> _Dataset rows_
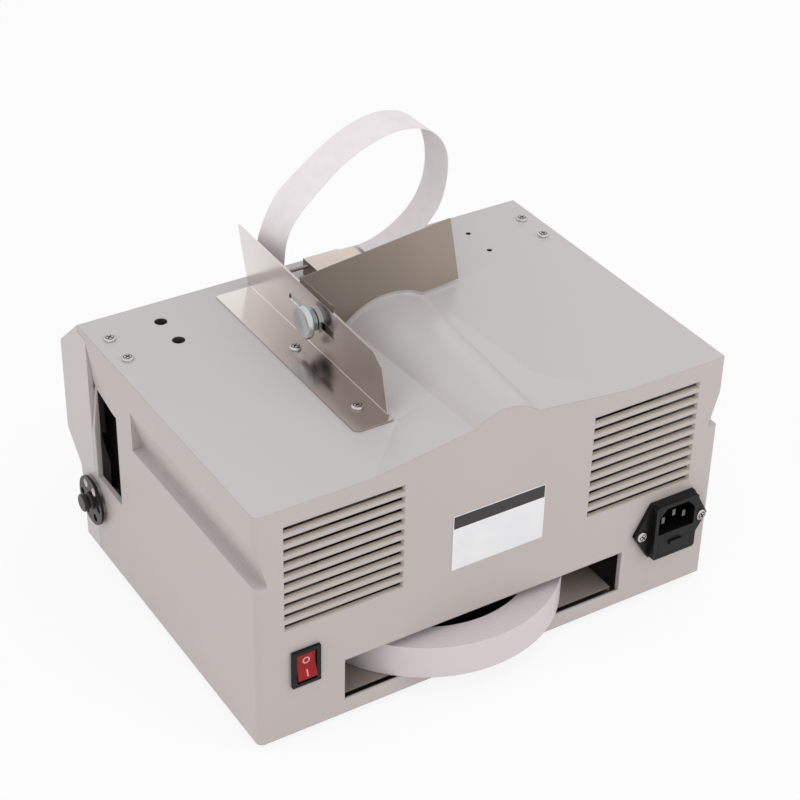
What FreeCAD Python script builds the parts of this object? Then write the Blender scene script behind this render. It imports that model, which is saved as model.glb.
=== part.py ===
import FreeCAD, Part
import math
import os
import re
import Sketcher

# Banknote strapping machine: a moulded housing on a sheet-steel base, a flat
# roll of paper tape that sticks out at the back, a feeding and sealing
# mechanism at the front and, on the deck, a guide bracket with a sliding stop.
#
# Axes: X across the machine, +Y to its rear face, +Z up. The origin lies on
# the table, half way across and half way between the nose and the rear face.
# Names that end in _d are distances forward from the rear face, names that
# end in _h are heights above the bottom edge of the housing.

# ---------------------------------------------------------------- sizes, mm

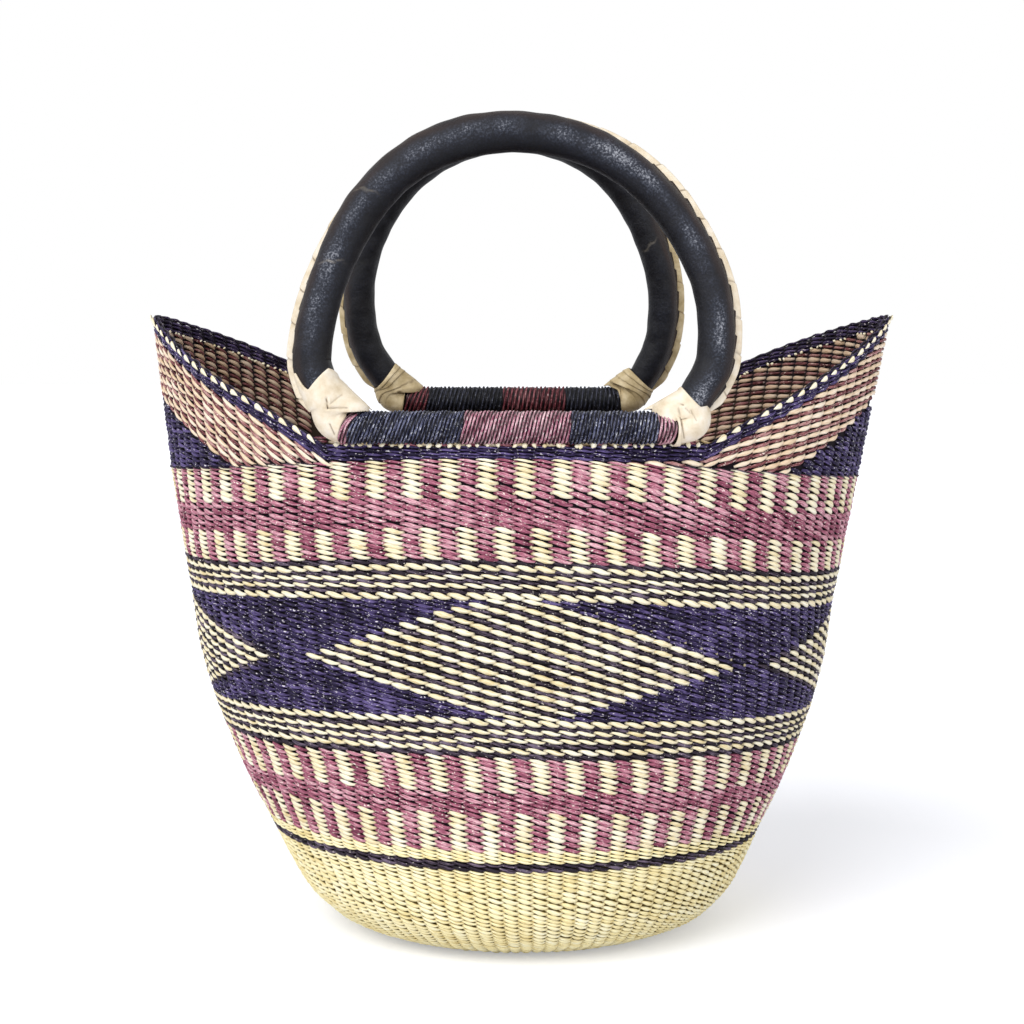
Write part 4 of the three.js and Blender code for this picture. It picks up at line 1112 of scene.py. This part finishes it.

> _GIVEN INSTRUCTION_
Return only the lines spanning from the first line of the material through the line with "import Sketcher", copied exactly, both ends kept.

> _WORKED ANSWER_
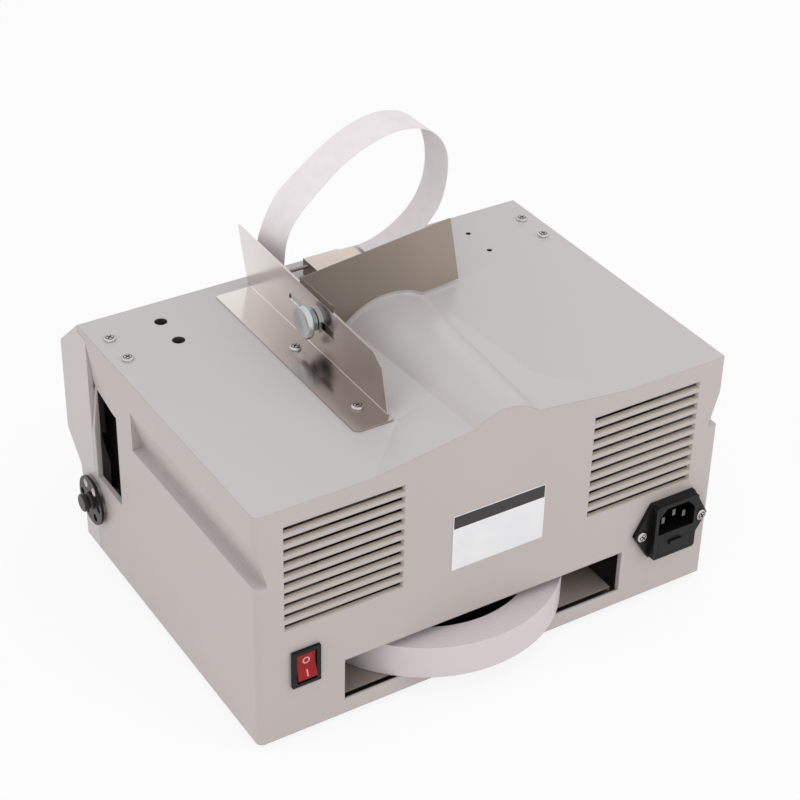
What FreeCAD Python script builds the parts of this object? Then write the Blender scene script behind this render. It imports that model, which is saved as model.glb.
=== part.py ===
import FreeCAD, Part
import math
import os
import re
import Sketcher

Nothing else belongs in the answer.